Так певец ходил и пел много дней подряд, пока сам не удавился.
У костра
Бригада воров вышла на работу. Свалили дерево, сложили из него костер – метра три, расселись сами вокруг него и греются, не работают. Охрана не знает, что с ними делать. Стрелять – далеко, не видно в кого. Орать толку не будет. В оцепление с оружием не войдешь – отнимут оружие, да и самого кончат.

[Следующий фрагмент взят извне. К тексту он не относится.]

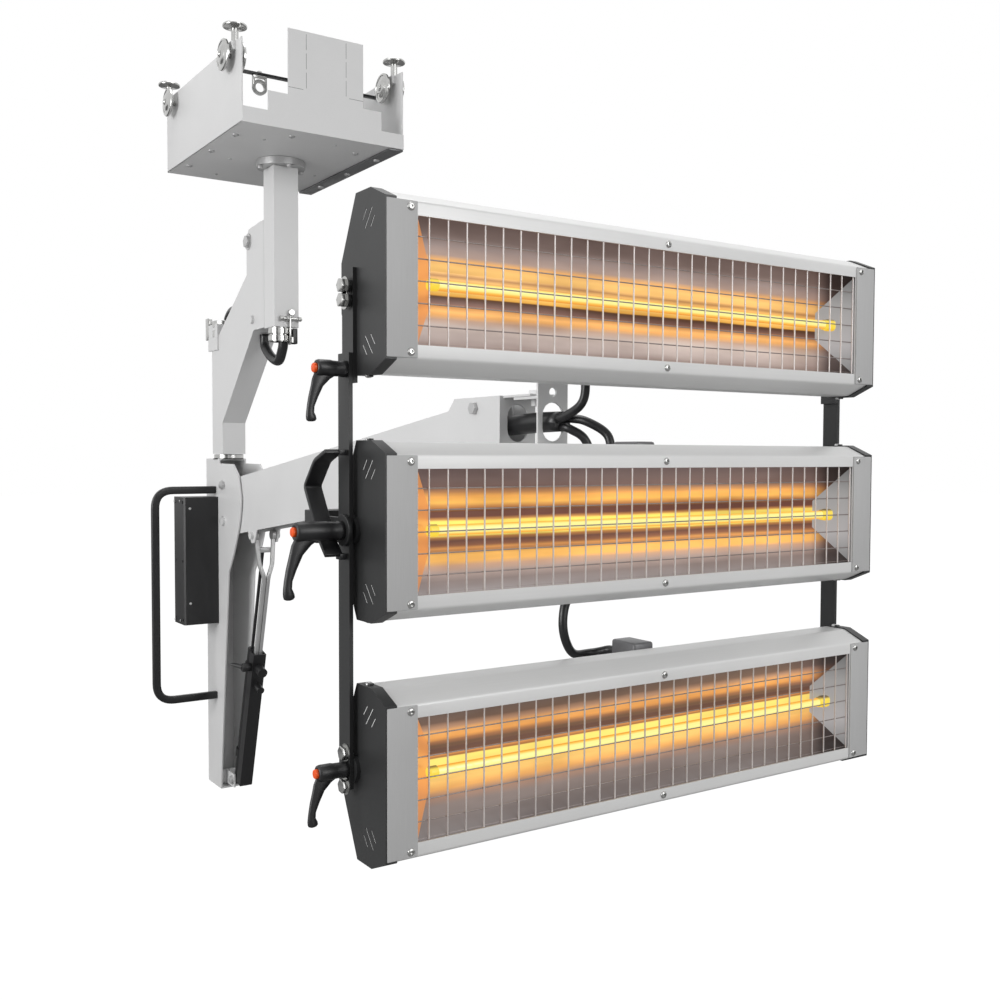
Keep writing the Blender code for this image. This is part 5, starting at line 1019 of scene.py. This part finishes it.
def makeStrutLever():
    size = strut
    lock = strutPlace(size["lockShare"], size["offset"])
    hub, start = size["hub"], size["hubStart"]
    end = start - size["hubLength"]
    bm = bmesh.new()
    addTurned(bm, [
        (0, end), (hub - 0.002, end), (hub, end + 0.002), (hub, start - 0.0006), (hub - 0.0006, start),
        (0, start),
    ], "x", lock, 32)
    root = Vector((end + size["armInset"], lock.y, lock.z))
    run = -strutSide * size["armLength"] - strutWay * size["armLength"] * size["drop"]
    turn = run.to_track_quat("Z", "X").to_matrix().to_4x4()
    rings = []
    for share, broad, deep in size["arm"]:
        place = Matrix.Translation(root + run * share)
        rings.append(place @ turn @ Matrix.Diagonal((deep, broad, 1, 1)))
    addLoft(bm, rings, 20)
    newPiece("strutLeverMoulded", bm, "blackPlastic", bodyOf("strut_lever"), ["strut_lever"], 45)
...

Начальник лагеря подошел все-таки. «Сидим, братцы?» – «Ага, начальник». – «Неплохо бы и поработать, – сказал и выразительно посмотрел на лопаты. – Землю покопать». – «А ты вырой себе могилу, мы тебя быстро закопаем». – «Я знаю, что вы, будь ваша воля, меня бы заживо съели». – «А будь ваша, вы бы нас расстреляли». – «Тоже верно, расстрелял бы. Но раз нет ни вашей воли, ни моей, так и будем жить».
Удачный побег
На вид старикашка – лицо старое, а мышцы крепкие, и мужик еще молодой. Подошел к конвоиру, тот у костра грелся, и попросил прикурить. Конвоиру вставать за головешкой лень, в тулуп уткнулся и сидит. «Сам, говорит, – подойди». Человек шагнул к костру, головню взял и конвоиру в морду. Конвоир опрокинулся, перебултыхнулся на спину и винтовку выронил. Человек винтовку подхватил и направил на остальных троих, которые сидели по углам ямины, потребовал бросить винтовки. Подозвал молодого паренька и сказал ему вытащить затворы. С пареньком и ушли вдвоем, никто больше не пошел. Так их нигде и не видели.
Труп на вахте
А то положат на вахте труп беглеца, забитого в тайге прикладами ведь специально на себе приволокут. Смотрите и делайте выводы. Бригада мимо на работу идет.
Оркестр
Идет и под оркестр. Если передовая бригада или день передовой, ударный. Вместо синего трупа – трубачи и барабанщики. Дуют и лупят вдохновляющие на подвиг марши.
Ключ в двери
Человеку надо было всего-навсего открыть дверь, закрыть ее за собой, сделать два шага по коридору, открыть вторую дверь – и тут он вне досягаемости охраны, на свободе. Ключ он держал в руке, сидел наготове и ждал той минуты, когда раздадутся шаги конвоя. Вот шаги раздались, он ступил к двери и замешкался, всовывая ключ в замочную скважину. Вместо того чтобы открыть дверь сразу, он открыл ее на пять секунд позже. Конвой проходил мимо, когда он шагнул в коридор. Сирена, тревога, его схватили он кончился на этом. Неудачный побег, как правило, приканчивает зека. В его ситуации ошибаться нельзя было, нельзя было пять секунд поворачивать ключ в двери. Одну секунду, только одну секунду, и выйти, и в запасе еще четыре секунды, ровно четыре, пока охрана, конвоиры, за углом. Понятно, в носках, на цыпочках, по-кошачьи, еще как-нибудь, но ведь спасение, господи. Все рассчитано, и не им самим, за ним ведь силы стояли, чья-то заинтересованная мысль, чьи-то связи и связишки, возможности, расчет, радение, самолюбие, наконец. Свобода – это ведь не министром становиться, и не отцом, и не женихом, это становиться собой, возвращать себе себя, с чем еще можно сравнить? Как же нельзя ключ-то заранее сунуть в скважину, пристроить, приладить его там, нащупать это соответствие бороздочек, чтобы только повернул в полсекунды и – там. Этот ключ попробуй достань, кто-то жизнью за него заплатил, и ему не просто так, а за бесценные заслуги добыли. Да-а, все полетело теперь прахом, все.
Брошенные лагеря
Там, где золото выработано или произошло что-нибудь таинственное, стоят по трассам деревянные, а то и железобетонные столбы, рядом валяются куски железа, доски, арматурные палки. Здесь нет живых, здесь все мертвы, и все мертво. Кто теперь расскажет? Хлещет дождь по остовам бараков, они здесь памятники, они здесь могильные кресты, они гробы здесь и они могилы. Раскопай, возьми в руку киркой пробитый череп, скажи ему, что он жив.